EXERCISE REQUIREMENTS:
Repeat each line of the material exactly.

STORED DATA:

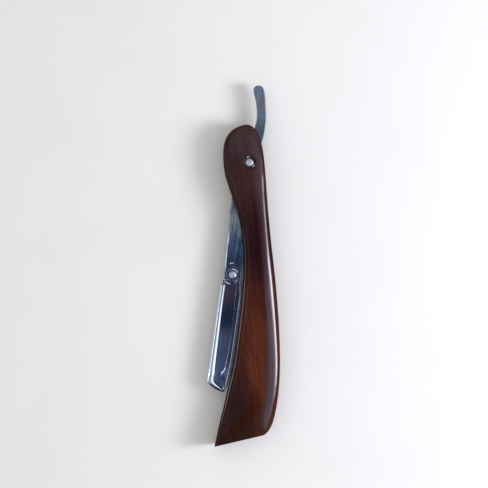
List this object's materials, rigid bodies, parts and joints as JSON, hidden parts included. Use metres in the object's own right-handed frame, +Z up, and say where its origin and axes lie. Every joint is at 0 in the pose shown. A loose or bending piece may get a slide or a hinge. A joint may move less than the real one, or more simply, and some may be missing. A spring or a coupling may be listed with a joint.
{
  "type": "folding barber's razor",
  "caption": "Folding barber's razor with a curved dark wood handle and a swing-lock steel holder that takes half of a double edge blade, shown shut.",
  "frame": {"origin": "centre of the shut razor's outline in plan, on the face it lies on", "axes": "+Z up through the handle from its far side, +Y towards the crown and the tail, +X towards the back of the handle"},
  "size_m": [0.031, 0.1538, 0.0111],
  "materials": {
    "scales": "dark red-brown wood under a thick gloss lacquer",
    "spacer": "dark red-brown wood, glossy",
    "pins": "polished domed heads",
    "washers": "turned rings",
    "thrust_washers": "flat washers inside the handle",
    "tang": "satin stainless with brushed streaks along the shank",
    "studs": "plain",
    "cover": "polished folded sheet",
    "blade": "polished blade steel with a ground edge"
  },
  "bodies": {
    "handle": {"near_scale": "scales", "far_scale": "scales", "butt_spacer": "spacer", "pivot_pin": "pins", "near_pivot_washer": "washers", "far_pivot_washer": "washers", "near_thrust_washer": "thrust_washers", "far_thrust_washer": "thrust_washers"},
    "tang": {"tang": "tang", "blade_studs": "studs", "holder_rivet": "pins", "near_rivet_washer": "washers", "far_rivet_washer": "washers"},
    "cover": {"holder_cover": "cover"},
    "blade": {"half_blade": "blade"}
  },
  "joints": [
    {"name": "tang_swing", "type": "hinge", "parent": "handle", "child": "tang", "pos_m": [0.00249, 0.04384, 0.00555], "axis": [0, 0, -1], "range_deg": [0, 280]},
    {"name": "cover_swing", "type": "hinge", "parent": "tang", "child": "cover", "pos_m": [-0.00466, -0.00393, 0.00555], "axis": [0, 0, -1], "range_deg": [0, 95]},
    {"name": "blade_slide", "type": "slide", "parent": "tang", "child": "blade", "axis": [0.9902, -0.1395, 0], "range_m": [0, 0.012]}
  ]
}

SOLUTION:
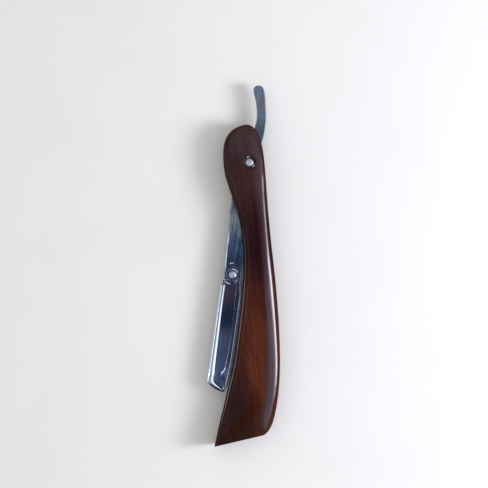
List this object's materials, rigid bodies, parts and joints as JSON, hidden parts included. Use metres in the object's own right-handed frame, +Z up, and say where its origin and axes lie. Every joint is at 0 in the pose shown. A loose or bending piece may get a slide or a hinge. A joint may move less than the real one, or more simply, and some may be missing. A spring or a coupling may be listed with a joint.
{
  "type": "folding barber's razor",
  "caption": "Folding barber's razor with a curved dark wood handle and a swing-lock steel holder that takes half of a double edge blade, shown shut.",
  "frame": {"origin": "centre of the shut razor's outline in plan, on the face it lies on", "axes": "+Z up through the handle from its far side, +Y towards the crown and the tail, +X towards the back of the handle"},
  "size_m": [0.031, 0.1538, 0.0111],
  "materials": {
    "scales": "dark red-brown wood under a thick gloss lacquer",
    "spacer": "dark red-brown wood, glossy",
    "pins": "polished domed heads",
    "washers": "turned rings",
    "thrust_washers": "flat washers inside the handle",
    "tang": "satin stainless with brushed streaks along the shank",
    "studs": "plain",
    "cover": "polished folded sheet",
    "blade": "polished blade steel with a ground edge"
  },
  "bodies": {
    "handle": {"near_scale": "scales", "far_scale": "scales", "butt_spacer": "spacer", "pivot_pin": "pins", "near_pivot_washer": "washers", "far_pivot_washer": "washers", "near_thrust_washer": "thrust_washers", "far_thrust_washer": "thrust_washers"},
    "tang": {"tang": "tang", "blade_studs": "studs", "holder_rivet": "pins", "near_rivet_washer": "washers", "far_rivet_washer": "washers"},
    "cover": {"holder_cover": "cover"},
    "blade": {"half_blade": "blade"}
  },
  "joints": [
    {"name": "tang_swing", "type": "hinge", "parent": "handle", "child": "tang", "pos_m": [0.00249, 0.04384, 0.00555], "axis": [0, 0, -1], "range_deg": [0, 280]},
    {"name": "cover_swing", "type": "hinge", "parent": "tang", "child": "cover", "pos_m": [-0.00466, -0.00393, 0.00555], "axis": [0, 0, -1], "range_deg": [0, 95]},
    {"name": "blade_slide", "type": "slide", "parent": "tang", "child": "blade", "axis": [0.9902, -0.1395, 0], "range_m": [0, 0.012]}
  ]
}